L'écrivain rassemblé. Faire entrer Italo Calvino (1923-1985) dans la prestigieuse « Bibliothèque de la Pléiade » est une évidence, compte tenu de l'importance d'un écrivain et d'une œuvre internationalement reconnus. Mais c'est aussi une double gageure, car d'une part cette œuvre, vaste et diverse, se montre rétive à tout rangement dans des genres littéraires prédéfinis, et d'autre part, l'auteur n'était guère friand, concernant ses textes, de commentaires, gloses ou exégèses plus ou moins savants et plus ou moins éclairants. D'autant qu'il a lui-même pas mal expliqué, dans des interviews ou des préfaces, son travail, son contexte, ses sources d'inspiration, sa technique d'écriture, en bon Oulipien au moins autant préoccupé par le processus de création que par son résultat final, qu'il envisageait de surcroît avec distance, humour et modestie.
Pour cette entrée au panthéon des lettres, le maître d'œuvre, Yves Hersant, a logiquement choisi le plus immédiat, à savoir les romans de Calvino. Huit en tout, qui courent de 1947, avec le bref Sentier des nids d'araignée − encore tout imprégné, selon son auteur dans une note de 1960, d'un « néoréalisme » social et prolétaire hérité de la guerre, de la Résistance, et de son adhésion au Parti communiste −, jusqu'en 1983, avec Monsieur Palomar. Romans, certes, mais volontiers expérimentaux, et parfois déstabilisants pour la critique.
Le cœur du volume est constitué de ce que l'on attendait avant tout : la fabuleuse (au sens propre, proche de « fantastique ») trilogie que l'écrivain a postérieurement qualifiée de « cycle complet », parce qu'elle n'a pas eu de suite, et intitulée Nos ancêtres. À ses yeux, Le vicomte pourfendu (écrit en 1951), Le baron perché (écrit en 1956-1957), et Le chevalier inexistant (composé en 1959), constituent « l'arbre généalogique des ancêtres de l'homme contemporain ». Le premier, écrit comme un défi par rapport à ses débuts ratés, se voulait une allégorie de l'homme contemporain.
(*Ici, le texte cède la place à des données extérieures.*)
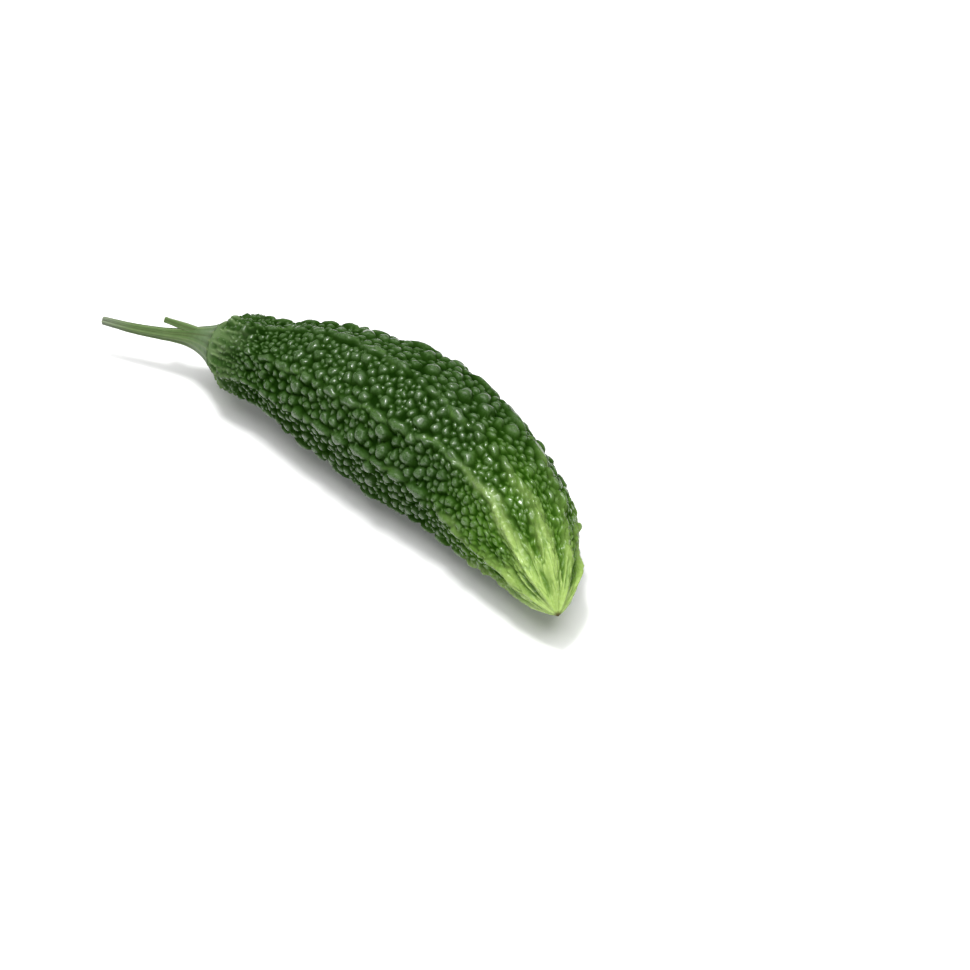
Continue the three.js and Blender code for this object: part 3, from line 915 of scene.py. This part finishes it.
def make_camera(middle):
    back = Vector((
        math.sin(VIEW_AZIMUTH) * math.cos(VIEW_ELEVATION),
        -math.cos(VIEW_AZIMUTH) * math.cos(VIEW_ELEVATION),
        math.sin(VIEW_ELEVATION),
    ))
    right = Vector((math.cos(VIEW_AZIMUTH), math.sin(VIEW_AZIMUTH), 0))
    up = back.cross(right)
    right, up = (
        right * math.cos(VIEW_ROLL) + up * math.sin(VIEW_ROLL),
        up * math.cos(VIEW_ROLL) - right * math.sin(VIEW_ROLL),
    )
    data = bpy.data.cameras.new("camera")
    data.lens = VIEW_LENS
    data.sensor_width = 36
    data.clip_start = 0.01
    data.clip_end = 20
    camera = bpy.data.objects.new("camera", data)
    camera.matrix_world = Matrix((right, up, back)).transposed().to_4x4()
    camera.location = middle + right * VIEW_RIGHT + up * VIEW_UP + back * VIEW_DISTANCE
    bpy.context.collection.objects.link(camera)
    bpy.context.scene.camera = camera


def make_stage(middle):
    make_floor()
    make_camera(middle)
    for name, offset, size, power in LIGHTS:
        add_light(name, middle + Vector(offset), middle, size, power)
    world = bpy.data.worlds.new("studio")
    world.use_nodes = True
    background = world.node_tree.nodes["Background"]
    background.inputs["Color"].default_value = (1, 1, 1, 1)
    background.inputs["Strength"].default_value = WORLD_STRENGTH
    bpy.context.scene.world = world
    bpy.context.scene.view_settings.view_transform = "Standard"


# ---- The whole ----


def box_middle(points):
    return (points.min(axis=0) + points.max(axis=0)) / 2


def mesh_points(piece):
    points = np.empty(3 * len(piece.data.vertices))
    piece.data.vertices.foreach_get("co", points)
    return points.reshape(-1, 3)


def main():
    fruit = make_fruit()
    stem = make_stem()
    # The fruit's box in the frame says where the meshes belong
    low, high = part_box("fruit")
    shift = Vector((low + high) / 2) - Vector(box_middle(mesh_points(fruit)))
    shift.z = 0
    pieces = ((fruit, "fruit", fruit_material()), (stem, "stem", stem_material()))
    for piece, node, material in pieces:
        piece.data.transform(Matrix.Translation(shift))
        piece.data.materials.append(material)
        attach(piece, "root")
        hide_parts(node)
    make_stage(Vector((shift.x, shift.y, 0)))


main()
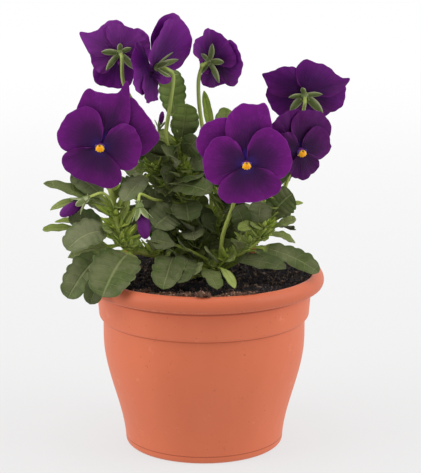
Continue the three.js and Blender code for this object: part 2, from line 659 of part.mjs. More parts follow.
const BUD_SPREAD = 0.17 * Math.PI;
const CUP_SHARE = 0.16;
const CUP_WIDTH = 0.2;
function budParts(bud) {
  const base = vec(bud.base);
  const along = vec(bud.tip).sub(base);
  const length = along.length();
  const { out, turned } = lookAlong(along);
  const cup = bar(between(base, base.clone().addScaledVector(out, CUP_SHARE * length)), 0.9,
    CUP_WIDTH * bud.wide, 6, 1);
  const cupTop = base.clone().addScaledVector(out, 0.1 * length);
  const sepals = [0, 72, 144, 216, 288].map((turn) => (
    sepal(cupTop, turned(turn), out, 0.5 * length, 0.32 * bud.wide, BUD_SPREAD)
  ));
  return [stalkThrough(bud.from, [...bud.stalk, bud.base], 0.9), cup, ...sepals];
}

// The furled petals of a bud: a slim egg inside its sepals, seated on the cup's domed end.
function budPetals(bud) {
  const base = vec(bud.base);
  const along = vec(bud.tip).sub(base);
  const length = along.length();
  const { out, right, top } = lookAlong(along);
  const seat = CUP_SHARE * length + 0.4 * CUP_WIDTH * bud.wide + FIT;
  const profile = [[0, seat / length], [0.2, 0.34], [0.28, 0.56], [0.28, 0.8], [0.18, 0.95], [0, 1]]
    .map(([r, z]) => new THREE.Vector2(r * bud.wide, z * length));
  const place = new THREE.Matrix4().makeBasis(right, top, out).setPosition(base);
  return solidOf(new THREE.LatheGeometry(profile, 7).rotateX(Math.PI / 2).applyMatrix4(place));
}

const stemBar = (name) => bar(stemPath(name), STEMS[name].start, STEMS[name].end, 6, spans(name));

// A stem stands in the compost in a hole that follows its root with a small gap.
function rootHole(name) {
  const wide = STEMS[name].start + FIT + 0.15;
  return bar(stemPath(name), wide, wide, 6, 1, 1 / spans(name));
}

function shoot(name) {
  const stems = SHOOTS[name].map(stemBar);
  const leaves = LEAVES[name].map((item) => sheet(leafRows(item), LEAF_THICKNESS));
  const flowers = FLOWERS.filter((flower) => flower.shoot === name)
    .flatMap((flower) => [flowerStalk(flower), ...calyx(flower)]);
  const buds = BUDS.filter((bud) => bud.shoot === name).flatMap(budParts);
  return join([...stems, ...leaves, ...flowers, ...buds]);
}

const plant = new THREE.Group();
plant.add(meshOf('pot', pot(), potPlastic()));
plant.add(meshOf('soil', soil(ROOTED.map(rootHole)), compost()));
for (const name of Object.keys(SHOOTS)) plant.add(meshOf(`shoot_${name}`, shoot(name), leafGreen()));
for (const flower of FLOWERS) {
  plant.add(meshOf(flower.name, petals(flower), petalViolet()));
  plant.add(meshOf(`${flower.name}_eye`, eye(flower), eyeYellow()));
}
for (const bud of BUDS) plant.add(meshOf(bud.name, budPetals(bud), petalViolet()));

export default plant;
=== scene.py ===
# %% [markdown]
# # Potted pansy
# A dark violet pansy grows in a terracotta-coloured plastic pot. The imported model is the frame:
# it says where the pot, the compost, the leafy shoots, the flowers and the buds are. Its solids
# are plain and thick, so each of them gets a finer piece of the same form here, made from the
# same few sizes, with the veins, hairs, crumbs and colours that the plain ones can't show.

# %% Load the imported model
import json
import math

import bpy
import numpy as np
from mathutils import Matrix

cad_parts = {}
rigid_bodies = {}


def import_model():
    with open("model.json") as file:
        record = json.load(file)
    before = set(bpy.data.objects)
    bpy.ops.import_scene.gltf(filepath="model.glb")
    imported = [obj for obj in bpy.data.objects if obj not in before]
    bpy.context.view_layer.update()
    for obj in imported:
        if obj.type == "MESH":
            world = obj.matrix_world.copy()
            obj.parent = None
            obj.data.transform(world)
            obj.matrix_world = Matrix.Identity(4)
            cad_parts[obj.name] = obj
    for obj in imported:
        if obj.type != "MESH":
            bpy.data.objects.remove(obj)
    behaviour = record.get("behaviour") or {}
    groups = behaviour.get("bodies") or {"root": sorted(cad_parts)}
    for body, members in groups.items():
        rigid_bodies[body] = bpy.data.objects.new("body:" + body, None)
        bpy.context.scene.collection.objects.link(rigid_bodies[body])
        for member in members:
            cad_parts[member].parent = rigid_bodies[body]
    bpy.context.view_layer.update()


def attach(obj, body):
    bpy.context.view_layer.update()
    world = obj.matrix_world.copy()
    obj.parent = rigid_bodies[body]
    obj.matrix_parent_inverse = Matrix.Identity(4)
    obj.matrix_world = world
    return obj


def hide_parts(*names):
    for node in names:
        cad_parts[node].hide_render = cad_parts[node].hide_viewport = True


MM = 0.001
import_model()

# %% [markdown]
# ## Tools for nodes and finishes
# A finish and a Geometry Nodes tree are both made of nodes that feed each other, so they share the
# first few steps here. Each finish is one shader whose colour, gloss and bump come from a few
# patterns. They are laid out in metres on the object itself, or by the values that a shell
# carries, such as how far a point is from the throat of its petal.


# %% Nodes
class Nodes:
    """Nodes that feed each other, in a finish, a sky or a Geometry Nodes tree."""

    def __init__(self, tree):
        self.tree = tree

    def feed(self, socket, value):
        """Sets a socket to a value, or links another node's output to it."""
        if isinstance(value, bpy.types.NodeSocket):
            self.tree.links.new(value, socket)
        else:
            socket.default_value = value

    def node(self, kind, settings=None, **inputs):
        """Adds a node. An input's name has _ for a blank, and its value may be an output."""
        made = self.tree.nodes.new(kind)
        for name, value in (settings or {}).items():
            setattr(made, name, value)
        for name, value in inputs.items():
            self.feed(made.inputs[name.replace("_", " ")], value)
        return made

    def maths(self, operation, *values):
        """One step of arithmetic on numbers."""
        made = self.node("ShaderNodeMath", {"operation": operation})
        for socket, value in zip(made.inputs, values):
            self.feed(socket, value)
        return made.outputs[0]

    def parts(self, vector):
        """The X, Y and Z of a vector."""
        return self.node("ShaderNodeSeparateXYZ", Vector=vector).outputs


def add_object(name, data):
    """Puts a mesh, a curve, a lamp or a camera into the scene."""
    made = bpy.data.objects.new(name, data)
    bpy.context.scene.collection.objects.link(made)
    return made


print("a node is added, and its sockets are set or linked")


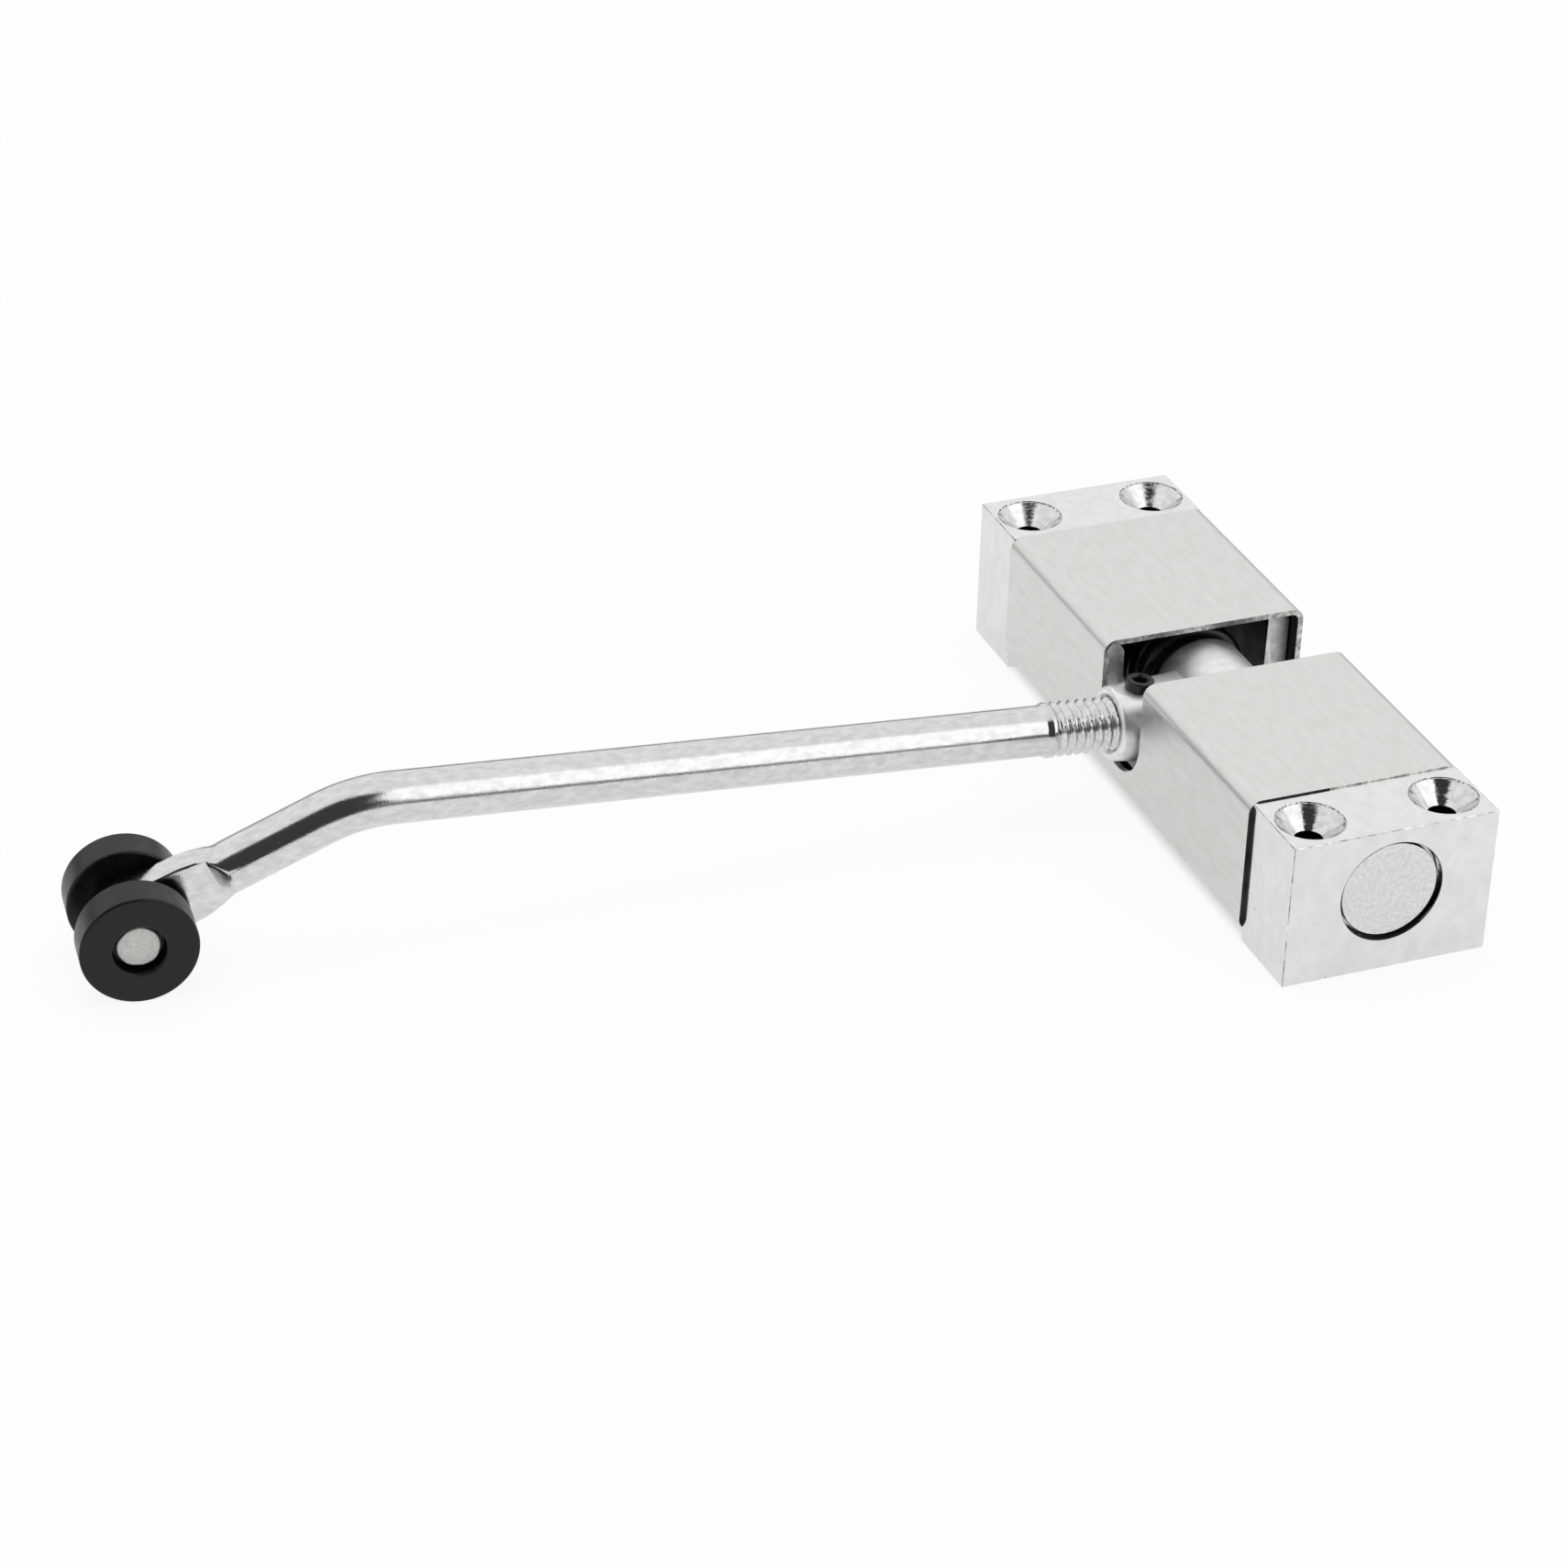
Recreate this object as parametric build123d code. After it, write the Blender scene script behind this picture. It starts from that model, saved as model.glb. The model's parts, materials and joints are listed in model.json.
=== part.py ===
from build123d import *
import math
import os

# Sprung roller-arm door closer.
# Origin: centre of the mounting face. X across the housing, the arm lies towards -X.
# Y along the housing and its spindle, front end at -Y. Z up from the mounting face.
# All lengths in millimetres, angles in degrees.

# Torsion springs, the pieces that the whole housing is sized round
spring_wire = 2.5
spring_inner_radius = 5.5
spring_whole_turns = 10
spring_coil_gap = 0.115
spring_bend_radius = 2.2
hub_leg_length = 4.8
block_leg_length = 4.0
hub_leg_angle = 120.0
block_leg_angle = 180.0

# Clearances
leg_clearance = 0.2
running_clearance = 0.05
seat_clearance = 0.02
face_clearance = 0.1
cover_clearance = 0.05

# Room left round the springs by the housing
head_room = 0.57
base_room = 3.55
side_room = 2.65
arbor_room = 1.5
spring_end_room = 0.35

# End blocks, zinc die-castings
block_head_length = 12.0
block_edge_radius = 0.3
cheek_thickness = 3.6
cheek_side_gap = 0.15
cheek_draft = 0.25
cheek_bevel = 1.3
cheek_top_gap = 1.15
cheek_end_setback = 2.3
bore_relief_depth = 1.0
bore_mouth_chamfer = 0.2
screw_hole_radius = 1.95
countersink_depth = 2.73
screw_wall = 0.47
screw_end_inset = 5.85

# Cover, a folded stainless steel channel
sheet = 0.8
cover_bend_radius = 1.0
cover_side_proud = 0.55
cover_top_proud = 0.25
cover_foot_height = 1.6
lip_length = 3.2
slot_side_room = 1.2
slot_floor_drop = 0.35

# End plugs, bushes and spindle
plug_over_leg = 0.3
plug_face_step = 0.4
plug_recess = 0.55
bush_wall = 1.0
bush_length = 6.8
plug_bore_room = 0.4
spindle_edge = 0.5

# Hub with its boss for the arm
hub_end_wall = 0.155
hub_over_leg = 0.14
hub_rim_radius = 1.0
washer_thickness = 0.8
washer_under_leg = 0.65
boss_drop = 0.92
boss_tilt = 4.58
boss_wall = 1.3
boss_taper = 6.0
boss_proud = 2.05
boss_tip_chamfer = 0.6
flat_over_thread = 1.3
cross_pin_radius = 1.25
cross_pin_inset = 2.35
cross_pin_blind = 0.8
grub_radius = 2.0
grub_inset = 4.15
grub_proud = 1.5
grub_bite = 0.7
socket_across_flats = 2.0
socket_depth = 1.5

# Arm rod
thread_radius = 3.9
rod_radius = 3.55
rod_end_room = 2.2
thread_length = 21.1
thread_chamfer = 0.7
rod_reach = 125.7
rod_bend_radius = 20.0
tail_length = 32.85
tail_sweep = 4.8
press_start = 18.5
press_ramp = 2.1
tail_thickness = 3.8
eye_radius = 4.6
paddle_flare = 4.4
paddle_half_width = 4.35
paddle_edge_radius = 0.5

# Rollers on their riveted pin
roller_radius = 7.8
roller_width = 5.0
roller_edge = 0.35
roller_pin_radius = 2.0
pin_head_radius = 2.85
pin_head_thickness = 1.25
pin_head_recess = 1.03
counterbore_radius = 3.55
spacer_radius = 4.4
spacer_thickness = 1.4

# Spring geometry that follows
spring_mean_radius = spring_inner_radius + spring_wire / 2
spring_pitch = spring_wire + spring_coil_gap
helix_angle = math.atan(spring_pitch / (2 * math.pi * spring_mean_radius))
leg_shift = spring_bend_radius * (1 - math.sin(helix_angle))
leg_radius = math.hypot(spring_mean_radius, leg_shift)
leg_turn = math.degrees(math.atan(leg_shift / spring_mean_radius))
part_turn = (hub_leg_angle - block_leg_angle - 2 * leg_turn) % 360 / 360
spring_height = spring_pitch * (spring_whole_turns + part_turn)
leg_hole_radius = spring_wire / 2 + leg_clearance
sweep_radius = leg_radius + spring_wire / 2
spindle_radius = spring_inner_radius - arbor_room

# Heights and half-widths of the housing
axis_height = sweep_radius + base_room
cover_inner_top = axis_height + sweep_radius + head_room
cover_top = cover_inner_top + sheet
block_height = cover_top - cover_top_proud
cheek_inner_x = sweep_radius + side_room
cheek_outer_x = cheek_inner_x + cheek_thickness
cover_inner_x = cheek_outer_x + cheek_side_gap
cover_outer_x = cover_inner_x + sheet
block_half_width = cover_outer_x - cover_side_proud

# Boss and slot that follow
boss_bore_radius = thread_radius + seat_clearance
boss_tip_radius = thread_radius + boss_wall
boss_reach = cover_outer_x + boss_proud
boss_root_radius = boss_tip_radius + boss_reach * math.tan(math.radians(boss_taper))
boss_flat_height = thread_radius + flat_over_thread
rod_start = spindle_radius + rod_end_room
slot_half_width = boss_tip_radius + slot_side_room
slot_floor_centre = axis_height - slot_floor_drop

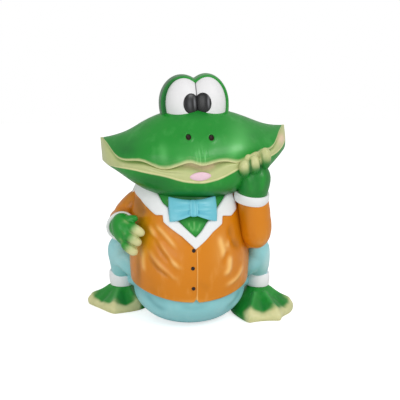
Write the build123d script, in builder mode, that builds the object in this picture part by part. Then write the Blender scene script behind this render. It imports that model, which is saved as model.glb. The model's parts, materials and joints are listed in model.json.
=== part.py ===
"""A seated frog figurine in a buttoned jacket: hollow castings bonded together over dowel pins.

Frame: +X is the side of the raised arm, -Y is the way the frog faces, +Z is up.
The origin is the centre of the closing plate's underside, on the table. Sizes are in millimetres.
"""

from build123d import *
import os

# Shared fits and walls
glue_gap = 0.2
casting_wall = 5.0
overrun = 30.0

# Jacket body: an oval tower, given level by level from the hem to the neck opening
jacket_half_width = 90.0
jacket_front = 94.0
jacket_back = 86.0
hem_height = 48.0
jacket_height = 164.0
jacket_level_shares = [
    # height, half width, front reach, back reach
    (0.00, 0.970, 0.950, 0.955),
    (0.17, 0.995, 0.990, 0.990),
    (0.34, 1.000, 1.000, 1.000),
    (0.51, 0.985, 0.960, 0.970),
    (0.68, 0.965, 0.885, 0.930),
    (0.84, 0.930, 0.780, 0.860),
    (1.00, 0.800, 0.610, 0.700),
]
front_shift = -3.5
front_edge_shift = 3.0
front_edge_width = 1.2
front_edge_depth = 1.0
hem_notch_width = 8.0
hem_notch_height = 5.0
hem_rise = 15.0

# Trouser seat: a round-bottomed bowl, lapped up inside the jacket
seat_lap = 12.0
lap_start_share = 0.88
seat_level_shares = [
    # height as a share of the hem height, reach as a share of the jacket's bore at the hem
    (0.00, 0.430),
    (0.11, 0.620),
    (0.30, 0.800),
    (0.60, 0.955),
    (0.84, 1.003),
    (1.00, 1.008),
]

# Closing plate under the seat
plate_radius = 28.0
plate_thickness = 4.0
plate_lip = 4.0
vent_radius = 3.0
vent_offset = 15.0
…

Le deuxième, le plus optimiste, est « un roman, au sens le plus traditionnel du mot », disait Calvino ; et Côme du Rondeau est le seul de ses héros auquel l'écrivain se soit identifié. Quant au dernier, avec pour héros Agilulfe dans son armure vide, écrit dans une période plus incertaine, en pleine guerre froide, Calvino ambitionnait qu'il soit, pour le lecteur, juste « un divertissement ». On adore la diversité des époques de ces pastiches historiques dans le désordre - XVIIe et XVIIIe siècles, époque de Charlemagne -, et le fait que, dans chacun, un moi-narrateur, véritable personnage, mêle sans arrêt son grain de sel à l'histoire.
L'œuvre d'Italo Calvino, publiée en français à l'origine entre Albin Michel (Le vicomte pourfendu, en 1955), Julliard (Le sentier des nids d'araignée, en 1978) et, pour tout le reste, le Seuil (depuis Le baron perché, en 1960, jusqu'aux recueils de textes posthumes), est maintenant entièrement passée chez Gallimard, et a bénéficié de traductions nouvelles. Nécessaire dépoussiérage pour un univers qui se redécouvre ici dans ce qu'il a de plus séduisant et de plus accessible, la trilogie Nos ancêtres. Logiquement devraient suivre un jour d'autres volumes rassemblant les récits et les essais.
Romans
Gallimard
Traduit de l’italien par Roland Stragliati,Yves Hersant, Martin Rueff, Christophe Mileschi
Tirage: 14 000 ex.
Prix: 69 € jusqu’au 31/12/2024, puis 76 € : 1328 p.